╭─ Stored data

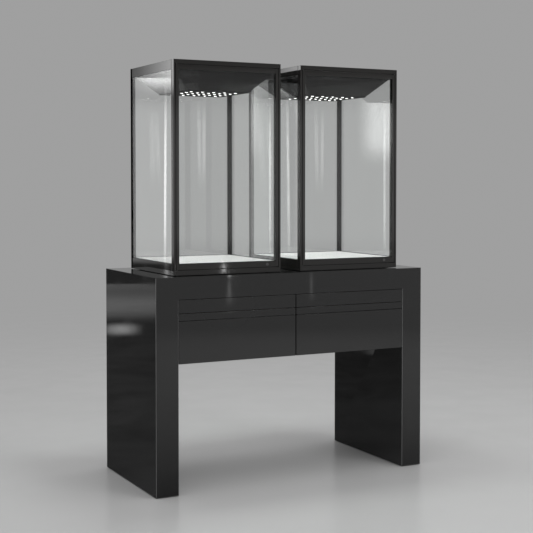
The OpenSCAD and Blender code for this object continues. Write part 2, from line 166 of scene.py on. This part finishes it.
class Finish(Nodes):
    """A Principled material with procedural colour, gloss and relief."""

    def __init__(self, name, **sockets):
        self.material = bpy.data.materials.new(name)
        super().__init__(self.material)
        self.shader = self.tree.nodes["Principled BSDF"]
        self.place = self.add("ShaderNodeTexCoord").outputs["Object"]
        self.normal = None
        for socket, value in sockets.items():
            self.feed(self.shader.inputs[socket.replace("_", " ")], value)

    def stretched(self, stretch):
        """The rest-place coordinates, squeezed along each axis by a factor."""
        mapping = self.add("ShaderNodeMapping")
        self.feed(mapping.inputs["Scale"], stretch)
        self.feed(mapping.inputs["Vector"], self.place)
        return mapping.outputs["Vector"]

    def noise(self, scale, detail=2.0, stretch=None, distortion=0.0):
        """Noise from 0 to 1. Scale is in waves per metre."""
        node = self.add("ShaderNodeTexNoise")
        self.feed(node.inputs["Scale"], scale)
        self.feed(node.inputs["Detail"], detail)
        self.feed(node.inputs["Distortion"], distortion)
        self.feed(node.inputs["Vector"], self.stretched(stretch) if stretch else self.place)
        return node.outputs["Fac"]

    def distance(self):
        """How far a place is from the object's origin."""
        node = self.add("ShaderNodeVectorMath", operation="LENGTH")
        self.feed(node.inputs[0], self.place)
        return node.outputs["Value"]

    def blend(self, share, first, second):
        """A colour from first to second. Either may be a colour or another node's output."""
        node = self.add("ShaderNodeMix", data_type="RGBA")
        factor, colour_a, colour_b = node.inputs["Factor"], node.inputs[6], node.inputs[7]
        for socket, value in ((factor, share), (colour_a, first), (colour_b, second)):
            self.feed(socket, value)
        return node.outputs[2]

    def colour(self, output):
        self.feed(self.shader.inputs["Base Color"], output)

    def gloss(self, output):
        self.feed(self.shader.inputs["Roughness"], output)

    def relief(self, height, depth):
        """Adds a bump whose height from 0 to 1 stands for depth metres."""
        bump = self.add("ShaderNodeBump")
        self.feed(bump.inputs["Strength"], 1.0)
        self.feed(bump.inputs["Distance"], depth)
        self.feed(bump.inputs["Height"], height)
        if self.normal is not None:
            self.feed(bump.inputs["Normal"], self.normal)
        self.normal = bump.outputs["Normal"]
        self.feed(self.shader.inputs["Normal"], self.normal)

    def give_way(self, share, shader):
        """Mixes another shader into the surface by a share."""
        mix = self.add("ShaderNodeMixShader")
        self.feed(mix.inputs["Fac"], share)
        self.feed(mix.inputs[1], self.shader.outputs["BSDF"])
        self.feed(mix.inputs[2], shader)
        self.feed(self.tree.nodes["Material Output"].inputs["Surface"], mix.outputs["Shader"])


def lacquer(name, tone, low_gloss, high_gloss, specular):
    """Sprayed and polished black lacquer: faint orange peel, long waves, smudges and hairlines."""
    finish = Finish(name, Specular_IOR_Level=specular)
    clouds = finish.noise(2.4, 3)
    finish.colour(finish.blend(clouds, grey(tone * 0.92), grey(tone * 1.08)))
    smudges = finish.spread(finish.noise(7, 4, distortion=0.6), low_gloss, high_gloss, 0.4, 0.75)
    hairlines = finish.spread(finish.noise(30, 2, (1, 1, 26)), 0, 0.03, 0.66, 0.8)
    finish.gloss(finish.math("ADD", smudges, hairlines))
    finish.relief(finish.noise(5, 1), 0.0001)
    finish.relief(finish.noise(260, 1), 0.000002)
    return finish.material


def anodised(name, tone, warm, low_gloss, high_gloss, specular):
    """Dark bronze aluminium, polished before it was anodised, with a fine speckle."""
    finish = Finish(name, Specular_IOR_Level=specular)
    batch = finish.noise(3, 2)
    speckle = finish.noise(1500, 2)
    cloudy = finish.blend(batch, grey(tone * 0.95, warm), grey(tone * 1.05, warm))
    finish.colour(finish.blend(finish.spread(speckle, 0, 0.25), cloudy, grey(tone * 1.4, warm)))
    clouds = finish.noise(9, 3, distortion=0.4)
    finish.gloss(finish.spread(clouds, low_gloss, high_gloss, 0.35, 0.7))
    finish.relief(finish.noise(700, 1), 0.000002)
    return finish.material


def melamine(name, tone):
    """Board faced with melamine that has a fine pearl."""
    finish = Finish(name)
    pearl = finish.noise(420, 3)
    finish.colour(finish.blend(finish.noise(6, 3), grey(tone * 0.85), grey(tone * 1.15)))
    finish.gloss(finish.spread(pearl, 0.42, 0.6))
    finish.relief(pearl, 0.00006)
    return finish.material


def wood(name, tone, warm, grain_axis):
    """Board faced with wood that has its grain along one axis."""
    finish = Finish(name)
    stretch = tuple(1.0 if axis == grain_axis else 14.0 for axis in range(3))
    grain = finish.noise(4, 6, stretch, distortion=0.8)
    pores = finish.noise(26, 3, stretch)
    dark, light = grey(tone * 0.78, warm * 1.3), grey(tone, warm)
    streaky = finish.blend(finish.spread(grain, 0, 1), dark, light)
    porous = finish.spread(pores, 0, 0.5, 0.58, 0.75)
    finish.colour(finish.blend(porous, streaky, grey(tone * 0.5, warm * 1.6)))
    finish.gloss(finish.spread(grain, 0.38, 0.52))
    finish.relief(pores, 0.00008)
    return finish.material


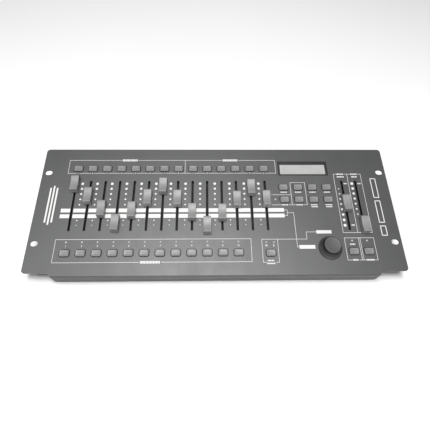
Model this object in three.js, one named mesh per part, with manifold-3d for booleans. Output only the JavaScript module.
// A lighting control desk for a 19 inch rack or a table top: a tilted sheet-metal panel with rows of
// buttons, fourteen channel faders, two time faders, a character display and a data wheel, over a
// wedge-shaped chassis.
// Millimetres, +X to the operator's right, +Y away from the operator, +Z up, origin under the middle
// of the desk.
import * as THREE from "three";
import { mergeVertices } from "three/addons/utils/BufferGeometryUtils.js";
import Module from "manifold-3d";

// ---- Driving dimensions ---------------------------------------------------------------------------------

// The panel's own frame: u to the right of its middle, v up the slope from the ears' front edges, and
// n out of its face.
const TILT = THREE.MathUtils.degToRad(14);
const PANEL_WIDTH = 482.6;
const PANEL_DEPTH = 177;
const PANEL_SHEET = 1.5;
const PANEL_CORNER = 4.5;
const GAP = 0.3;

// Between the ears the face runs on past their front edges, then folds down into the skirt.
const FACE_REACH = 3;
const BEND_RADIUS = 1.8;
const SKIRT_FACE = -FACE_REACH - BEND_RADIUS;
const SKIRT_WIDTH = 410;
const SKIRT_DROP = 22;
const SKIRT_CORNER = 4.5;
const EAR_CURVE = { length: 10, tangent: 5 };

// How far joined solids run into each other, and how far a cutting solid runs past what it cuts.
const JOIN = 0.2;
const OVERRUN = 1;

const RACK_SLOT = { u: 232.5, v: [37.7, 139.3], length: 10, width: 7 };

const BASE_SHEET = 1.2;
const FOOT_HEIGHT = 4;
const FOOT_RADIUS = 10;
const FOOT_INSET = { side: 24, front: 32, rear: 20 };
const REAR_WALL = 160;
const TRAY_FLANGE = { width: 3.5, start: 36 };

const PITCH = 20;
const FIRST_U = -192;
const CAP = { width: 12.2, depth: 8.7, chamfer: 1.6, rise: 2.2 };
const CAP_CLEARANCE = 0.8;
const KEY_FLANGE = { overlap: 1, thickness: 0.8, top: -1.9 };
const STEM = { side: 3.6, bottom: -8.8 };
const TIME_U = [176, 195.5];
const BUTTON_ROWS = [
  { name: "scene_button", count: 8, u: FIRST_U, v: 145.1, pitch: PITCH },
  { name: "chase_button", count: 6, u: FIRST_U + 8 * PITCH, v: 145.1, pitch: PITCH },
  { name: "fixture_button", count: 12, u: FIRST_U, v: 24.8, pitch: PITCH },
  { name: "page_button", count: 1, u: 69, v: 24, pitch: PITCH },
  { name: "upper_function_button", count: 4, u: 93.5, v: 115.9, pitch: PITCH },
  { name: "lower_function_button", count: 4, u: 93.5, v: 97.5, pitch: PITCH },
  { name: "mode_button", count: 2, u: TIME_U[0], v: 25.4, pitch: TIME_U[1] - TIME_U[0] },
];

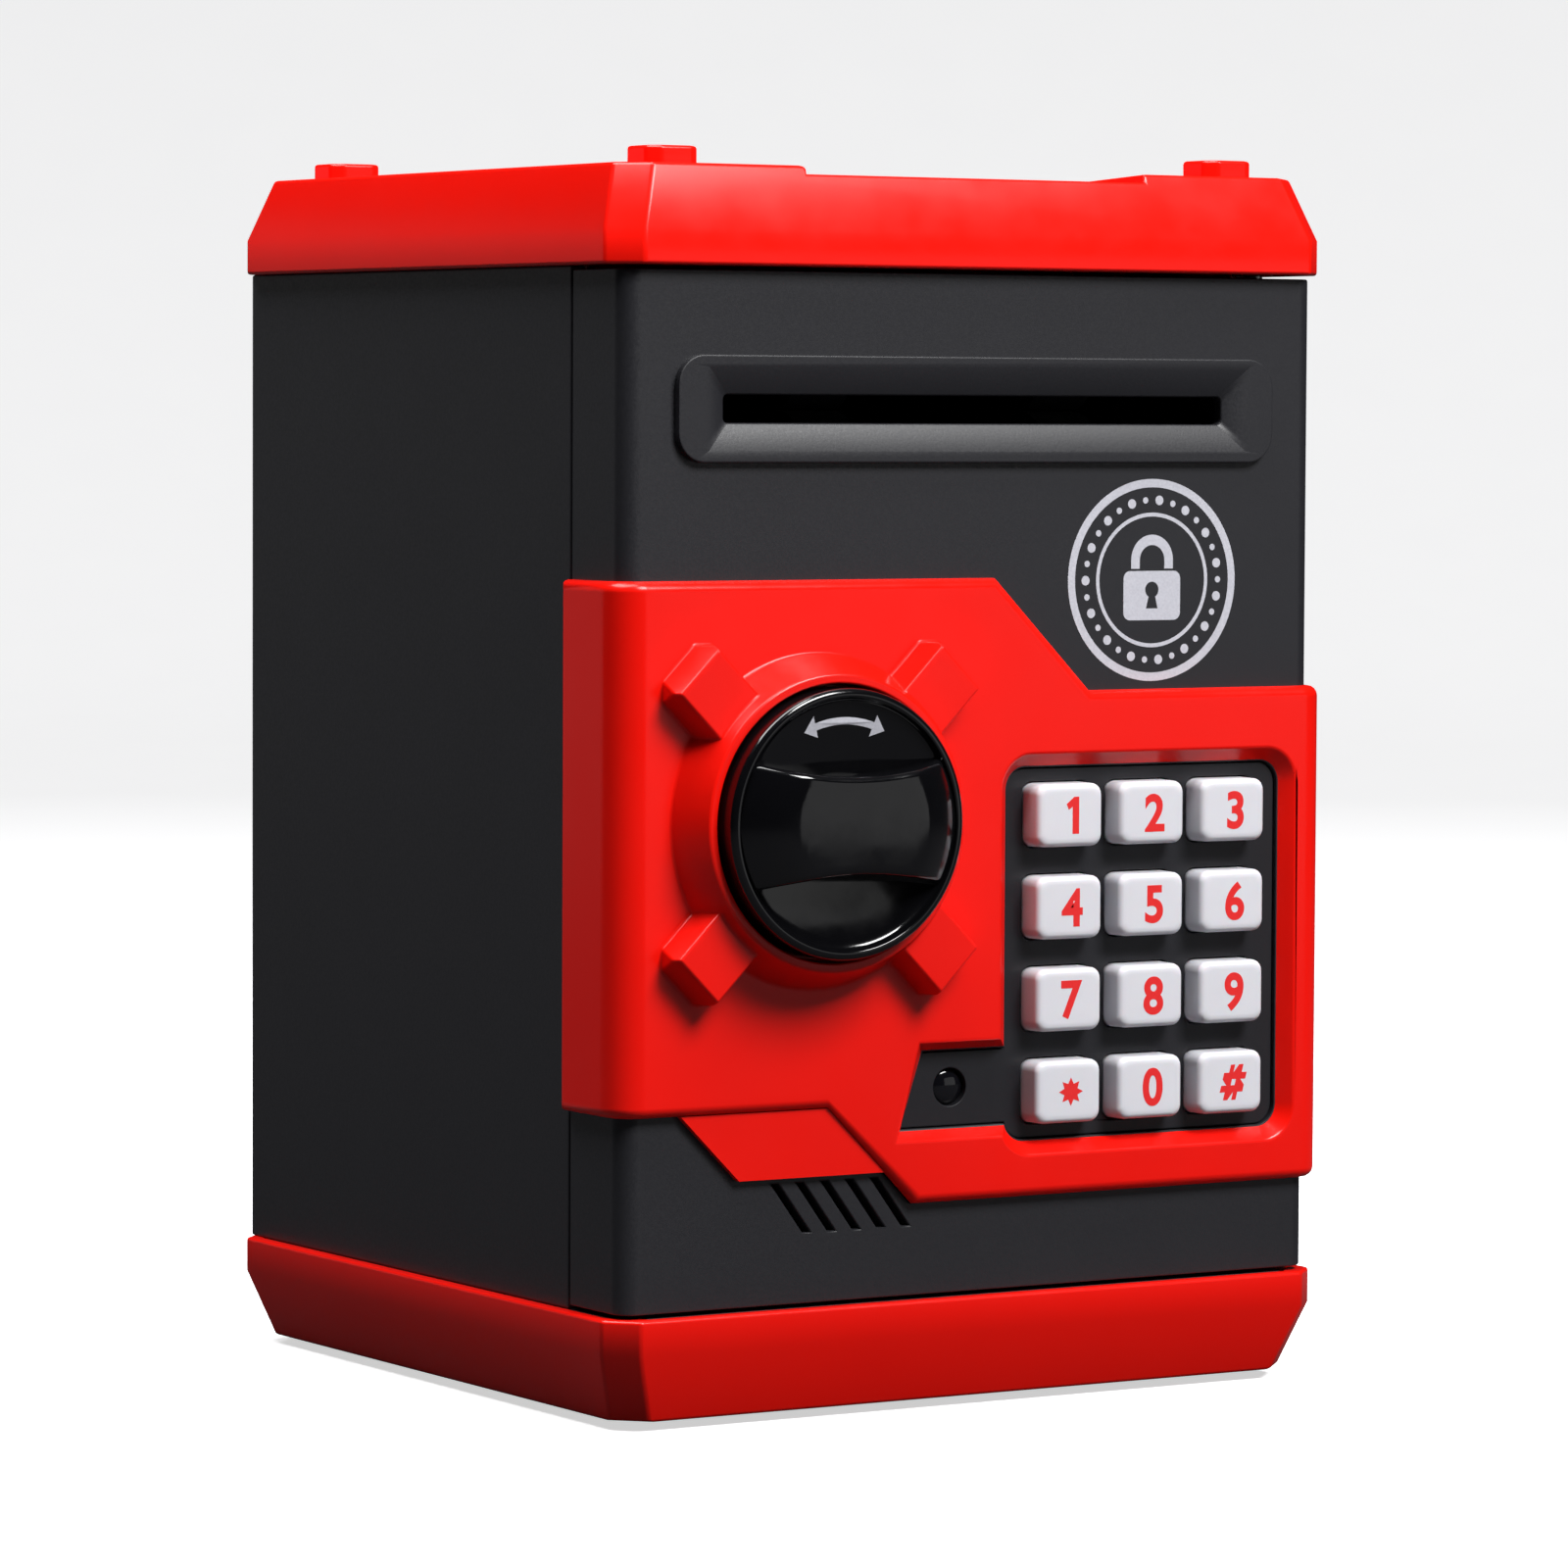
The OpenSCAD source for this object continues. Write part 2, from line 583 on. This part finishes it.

╰─

■ Task: Print exactly the run of lines that starts at the line with "Model this object" and ends at the line with "10, tangent: 5". Leave out every other line.

■ Finished task:
Model this object in three.js, one named mesh per part, with manifold-3d for booleans. Output only the JavaScript module.
// A lighting control desk for a 19 inch rack or a table top: a tilted sheet-metal panel with rows of
// buttons, fourteen channel faders, two time faders, a character display and a data wheel, over a
// wedge-shaped chassis.
// Millimetres, +X to the operator's right, +Y away from the operator, +Z up, origin under the middle
// of the desk.
import * as THREE from "three";
import { mergeVertices } from "three/addons/utils/BufferGeometryUtils.js";
import Module from "manifold-3d";

// ---- Driving dimensions ---------------------------------------------------------------------------------

// The panel's own frame: u to the right of its middle, v up the slope from the ears' front edges, and
// n out of its face.
const TILT = THREE.MathUtils.degToRad(14);
const PANEL_WIDTH = 482.6;
const PANEL_DEPTH = 177;
const PANEL_SHEET = 1.5;
const PANEL_CORNER = 4.5;
const GAP = 0.3;

// Between the ears the face runs on past their front edges, then folds down into the skirt.
const FACE_REACH = 3;
const BEND_RADIUS = 1.8;
const SKIRT_FACE = -FACE_REACH - BEND_RADIUS;
const SKIRT_WIDTH = 410;
const SKIRT_DROP = 22;
const SKIRT_CORNER = 4.5;
const EAR_CURVE = { length: 10, tangent: 5 };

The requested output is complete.